Lindsay: Unfortunately I didn’t get to see schools in Ireland and Tanzania, but I know quite a bit about Ecuador! In my community, the schools are so overcrowded that students only go to school for half the day. For example, there’s a morning group and an afternoon group. The class sizes are huge. My host sister is 11 and has 55 students in her class. The teachers are extremely underpaid and overworked. It’s challenging for the students too because often teaching positions aren’t able to be filled, so they just continue on without a teacher in that subject. So if they don’t have a math teacher, the students just don’t learn math until the school can find one. The program that I work for helps fill those gaps for students, because even if they don’t have a teacher to teach the subject, they are still expect to pass their exams. Even though public education is free in Ecuador, there are still a lot of expenses with schooling, such as uniforms and textbooks. My program also offers scholarships to help with the cost of schooling to our students!
UMF CEHR: It’s surprising yet fascinating how education varies with different cultures. What did you do as a student to be able to land this position abroad? What advice do you have for students aspiring to work in the education profession abroad?
Lindsay: I think minoring in International and Global Studies definitely helped! Even for student who don’t want to live abroad, Maine is quickly becoming more of a multicultural state, so I recommend that minor to all education majors! Taking advantage of the study abroad opportunities definitely helped me as well, because I was able to talk about my previous international experience during my interview. My advice to students who aspire to work in the education profession abroad is to network! I found this position because of a leadership experience I did in high school. The more people you meet, the more opportunities you will have!
UMF CEHR: You mentioned a leadership experience you did in high school.

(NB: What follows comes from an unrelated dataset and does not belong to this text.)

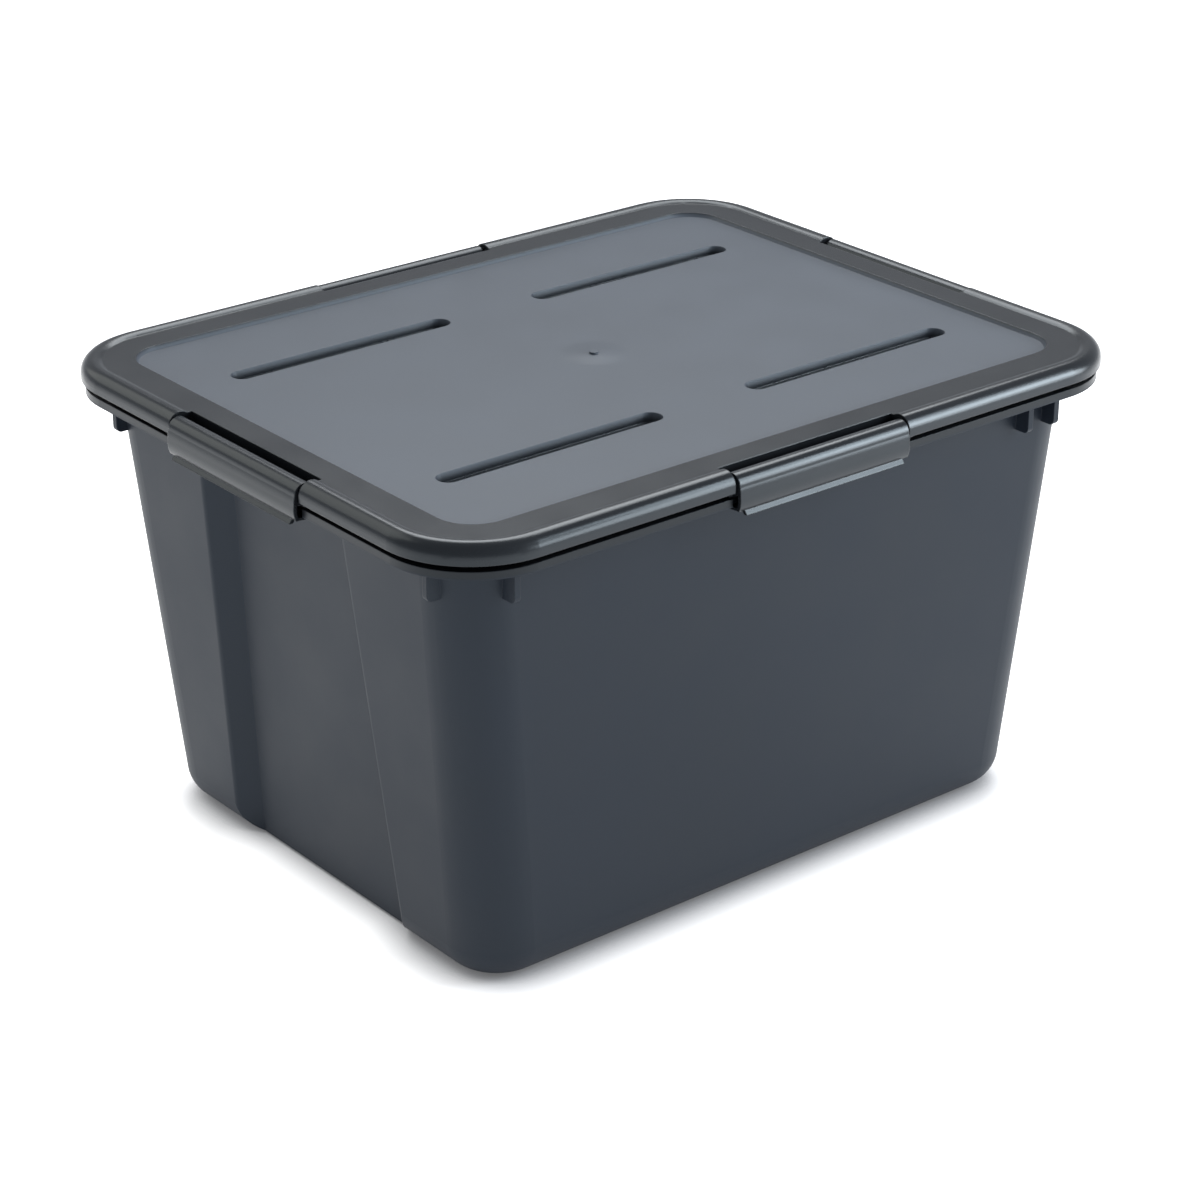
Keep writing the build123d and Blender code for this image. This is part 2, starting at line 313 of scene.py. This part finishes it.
# a pale sweep behind the floor: brightest at the horizon, fading upwards to the room
direction = world.node_tree.nodes.new("ShaderNodeTexCoord")
height = world.node_tree.nodes.new("ShaderNodeSeparateXYZ")
world.node_tree.links.new(direction.outputs["Generated"], height.inputs[0])
sweep = world.node_tree.nodes.new("ShaderNodeMapRange")
sweep.interpolation_type = "SMOOTHSTEP"
for socket, value in zip(sweep.inputs, (0.0, 0.03, 0.24, 0.74, 0.47)):
    socket.default_value = value
world.node_tree.links.new(height.outputs["Z"], sweep.inputs["Value"])
world.node_tree.links.new(sweep.outputs["Result"], sky)


def softbox(name, toward, distance, size, radiance, aim=(0, 0, 0.2), tint=(1, 1, 1)):
    """A rectangular soft light, in the direction toward from aim. radiance is how bright it looks."""
    data = bpy.data.lights.new(name, "AREA")
    data.shape = "RECTANGLE"
    data.size, data.size_y = size
    data.color = tint
    data.energy = radiance * size[0] * size[1] * math.pi
    lamp = bpy.data.objects.new(name, data)
    scene.collection.objects.link(lamp)
    lamp.location = Vector(aim) + Vector(toward).normalized() * distance
    lamp.rotation_euler = (Vector(aim) - lamp.location).to_track_quat("-Z", "Y").to_euler()
    lamp.visible_camera = False
    return lamp


softbox("behind", (0.52, 0.56, 0.95), 1.7, (1.3, 0.8), 6.2)
softbox("right", (0.633, -0.68, 0.42), 1.6, (0.4, 0.9), 11.0, tint=(0.88, 0.95, 1.0))
strip = softbox("strip", (0.633, -0.74, 0.20), 1.6, (1.15, 0.75), 6.5, tint=(0.93, 0.97, 1.0))
strip.data.shape = "ELLIPSE"
strip.light_linking.receiver_collection = glossy
softbox("left", (-0.418, 0.706, 0.572), 1.6, (1.1, 1.1), 1.4, tint=(1.0, 0.985, 0.90))

# ---------------------------------------------------------------- camera
view = bpy.data.cameras.new("view")
view.sensor_width = 36.0
view.lens = 96.92
view.clip_end = 100.0
camera = bpy.data.objects.new("camera", view)
scene.collection.objects.link(camera)
camera.location = (-0.9975, -1.2361, 0.8411)
camera.rotation_euler = (math.pi / 2 - 0.431, 0.0, -0.681)
scene.camera = camera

Can you explain what the program was and how that helped you as an education student at UMF?
Lindsay: The program is called the Hugh O’Brian Youth Leadership, also known a HOBY! Farmington actually hosts it every year! It’s an international program for high school sophomores who want to make a difference in their community. The co-founder of the non-profit I work for went to HOBY herself, which is how I got connected! That program not only taught me how to have confidence in myself as a young person, but now as an adult, it has taught me how important it is to encourage our youth to strive for social change regardless of their age.
UMF CEHR: It’s a totally awesome program! It’s great how you were able to build your resume from a young age! What importance does your community have and do you encourage our current students to engage in a similar rewarding experience?
Lindsay: So, our program welcomes all students in the community, and about half of them qualify for the scholarship. Along with the financial assistance, we also provide leadership training and community service opportunities for those students!
UMF CEHR: That is awesome that there is a program that provides that to students. It sounds like your travels play such a big role in your professional career. So far, have you encountered any hardships and how did you overcome those? What are your plans after your year abroad?
Lindsay: The language barrier has definitely been challenging! I studied Spanish for four years in high school but didn’t touch it in college. I’ve also been homesick a bit, so that has been hard as well. However, I’ve been learning more Spanish every day, so I know eventually the language won’t be a problem anymore! When I’m feeling homesick, I just remind myself that Maine will be there when my year in Ecuador is up and I’ll always be able to return there, but I wanted to take the opportunity to go abroad while I still had the chance (before I settled into my teaching career). I’m hoping to teach Special Education when I return to the states, and possibly start a Spanish club at my school!
UMF CEHR: That’s a great way to deal with the stresses. New languages can be hard to learn and adapt to, but it sounds like you have an open mind and willing to learn new things. What you are doing is totally awesome and will give our current students lots of things to consider and think about if they are hoping to go abroad! What was the best advice that you were given as a new employee in the education field?
Lindsay: The best advice I was given was to be flexible. In any field, but especially education, flexibility is so important because so many things can change on a dime! I applied this advice to the classroom, but also my life. I didn’t get the first position abroad that I applied for, so instead of giving up on working abroad, I kept looking and found this one!
UMF CEHR: It’s so great to keep an open mind. Is there anything else that you would like to add for advice to current students?
Lindsay: My last piece of advice is that if you’re even curious about teaching abroad, go for it! There is no better time to go abroad than right after college. Teaching jobs back home will always be there!